There's a wonderful segment late in "Once Brothers" that shows Petrovic matching up with, and working, some of the best shooting guards of the era, including Joe Dumars, Reggie Miller and, yes, even Michael Jordan. One clip shows an exhausted MJ, bent over during a stoppage in play, briefly closing his eyes and taking a heaving breath, his whole body seeming to say, "Oh, crap." Anderson's eyes and smile widen as he talks about how Drazen "was going at Jordan like, 'Yo, it ain't nothing. Get me the ball, I'm hot. I'm taking him.'" (And now, the cold water of a fact-check: Kenny says Petrovic had "like 40" on Michael that night, but according to Basketball-Reference, the two faced off 11 times — nine of which came while Drazen was in Jersey — and the most he ever got on MJ was 26. Still a good story, though.)

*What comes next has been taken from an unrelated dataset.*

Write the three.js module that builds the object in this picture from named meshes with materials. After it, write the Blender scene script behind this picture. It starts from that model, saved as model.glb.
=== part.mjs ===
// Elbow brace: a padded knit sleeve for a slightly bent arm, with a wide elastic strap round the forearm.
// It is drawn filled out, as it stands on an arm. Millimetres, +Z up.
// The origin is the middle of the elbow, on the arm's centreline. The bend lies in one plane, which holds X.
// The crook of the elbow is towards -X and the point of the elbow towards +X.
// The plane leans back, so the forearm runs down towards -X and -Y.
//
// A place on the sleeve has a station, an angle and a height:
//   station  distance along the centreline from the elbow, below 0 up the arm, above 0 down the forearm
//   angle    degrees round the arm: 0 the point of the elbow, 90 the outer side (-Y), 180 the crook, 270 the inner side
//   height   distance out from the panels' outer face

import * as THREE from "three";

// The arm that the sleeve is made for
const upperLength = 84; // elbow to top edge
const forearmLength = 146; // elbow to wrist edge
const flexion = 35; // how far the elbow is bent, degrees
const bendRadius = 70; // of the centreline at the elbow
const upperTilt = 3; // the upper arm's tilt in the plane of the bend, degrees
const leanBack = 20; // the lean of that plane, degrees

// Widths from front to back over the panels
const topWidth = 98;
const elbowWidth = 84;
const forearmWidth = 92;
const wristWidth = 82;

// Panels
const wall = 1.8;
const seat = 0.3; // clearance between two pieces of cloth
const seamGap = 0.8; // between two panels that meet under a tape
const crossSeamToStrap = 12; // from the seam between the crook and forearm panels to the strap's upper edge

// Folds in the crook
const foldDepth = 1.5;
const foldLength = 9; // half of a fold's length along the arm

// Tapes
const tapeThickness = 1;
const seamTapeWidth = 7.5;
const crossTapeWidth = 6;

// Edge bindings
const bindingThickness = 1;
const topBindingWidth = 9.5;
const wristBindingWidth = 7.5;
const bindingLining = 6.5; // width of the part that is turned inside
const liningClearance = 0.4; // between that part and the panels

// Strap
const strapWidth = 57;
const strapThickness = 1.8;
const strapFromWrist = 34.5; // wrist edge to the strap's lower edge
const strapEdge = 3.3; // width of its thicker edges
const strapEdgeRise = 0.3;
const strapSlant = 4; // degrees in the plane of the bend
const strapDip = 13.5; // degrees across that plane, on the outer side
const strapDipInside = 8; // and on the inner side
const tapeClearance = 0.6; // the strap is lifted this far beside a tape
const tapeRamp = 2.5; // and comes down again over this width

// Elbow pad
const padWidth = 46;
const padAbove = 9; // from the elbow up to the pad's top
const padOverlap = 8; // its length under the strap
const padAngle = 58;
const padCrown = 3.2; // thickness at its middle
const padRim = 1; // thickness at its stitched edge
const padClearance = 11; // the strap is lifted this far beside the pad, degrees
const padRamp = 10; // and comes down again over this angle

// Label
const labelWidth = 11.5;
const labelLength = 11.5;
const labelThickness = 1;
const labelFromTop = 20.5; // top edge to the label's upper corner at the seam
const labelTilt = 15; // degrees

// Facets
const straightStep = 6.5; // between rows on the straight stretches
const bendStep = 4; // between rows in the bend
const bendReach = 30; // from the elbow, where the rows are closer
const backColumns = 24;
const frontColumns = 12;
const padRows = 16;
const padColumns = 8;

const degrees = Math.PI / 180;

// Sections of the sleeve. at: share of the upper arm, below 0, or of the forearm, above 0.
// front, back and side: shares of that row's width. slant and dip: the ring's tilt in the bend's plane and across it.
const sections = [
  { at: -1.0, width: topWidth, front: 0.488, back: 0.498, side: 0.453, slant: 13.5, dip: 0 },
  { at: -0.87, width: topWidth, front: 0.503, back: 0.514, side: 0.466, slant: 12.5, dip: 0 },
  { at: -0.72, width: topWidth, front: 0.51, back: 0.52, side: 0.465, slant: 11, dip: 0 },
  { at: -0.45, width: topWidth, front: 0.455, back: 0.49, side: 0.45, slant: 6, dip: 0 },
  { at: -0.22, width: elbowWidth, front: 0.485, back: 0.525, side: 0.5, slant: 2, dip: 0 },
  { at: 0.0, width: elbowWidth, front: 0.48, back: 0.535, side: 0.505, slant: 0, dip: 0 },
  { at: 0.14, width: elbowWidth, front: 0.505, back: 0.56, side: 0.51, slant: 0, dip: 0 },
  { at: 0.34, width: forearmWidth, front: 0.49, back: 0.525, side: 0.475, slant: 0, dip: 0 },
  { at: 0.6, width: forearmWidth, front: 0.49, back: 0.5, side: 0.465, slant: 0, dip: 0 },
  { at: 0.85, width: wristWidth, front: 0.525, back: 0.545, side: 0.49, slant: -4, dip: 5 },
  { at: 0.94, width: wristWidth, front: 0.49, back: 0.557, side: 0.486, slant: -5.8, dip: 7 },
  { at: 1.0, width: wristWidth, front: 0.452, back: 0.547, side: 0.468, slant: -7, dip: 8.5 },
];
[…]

It's a shame that many of us have forgotten these Petrovic stories, but it's not particularly surprising — after all, he only spent four seasons in the NBA, and he only got starters' minutes for 2 1/2 of them (thanks to a guard glut in Portland, where he started his stateside career in 1989). He never played a major role on teams that "mattered" — he was a bench player on the '89 and '90 Blazers, and both of his Nets teams got bounced in the first round of the playoffs. Plus, it's been 17 years since Petrovic's far-too-short life and career came to an end, and the league's consciousness has moved on. Today, to us, he's a nice story with a sad ending.

To Divac, his teammates and their countrymen, though, Drazen is a national treasure, a source of pride and an athletic artist awarded honorifics like "The Mozart of Basketball." The filmmakers are sure to emphasize that note; the montages showcasing Petrovic's highlights are all set to soaring string movements that underscore the precision in his game and the intense emotion with which he played. One hundred thousand people attended Petrovic's funeral in Zagreb, Croatia; statues, trophies and memorials throughout Europe bear his name and likeness. There, he is an icon.

The affection that Petrovic's former teammates still feel for him pours through the screen every time they speak of him. It's the glint in Radja's eyes as he calls Petrovic "the only guy I know who was able to beat somebody by himself." It's the extra-wide smile Kukoc flashes as he mimics Drazen's fist pump. It's the reverential tone Divac strikes when he calls Drazen "our idol." Divac will never get the chance to fully reconcile with Petrovic, but with "Once Brothers," he lays bare for all to see how much he loves his fallen friend. In the process, he introduces a whole new generation to a truly rare talent, and helps those of us who were lucky enough to see it the first time around find new appreciation for what we witnessed.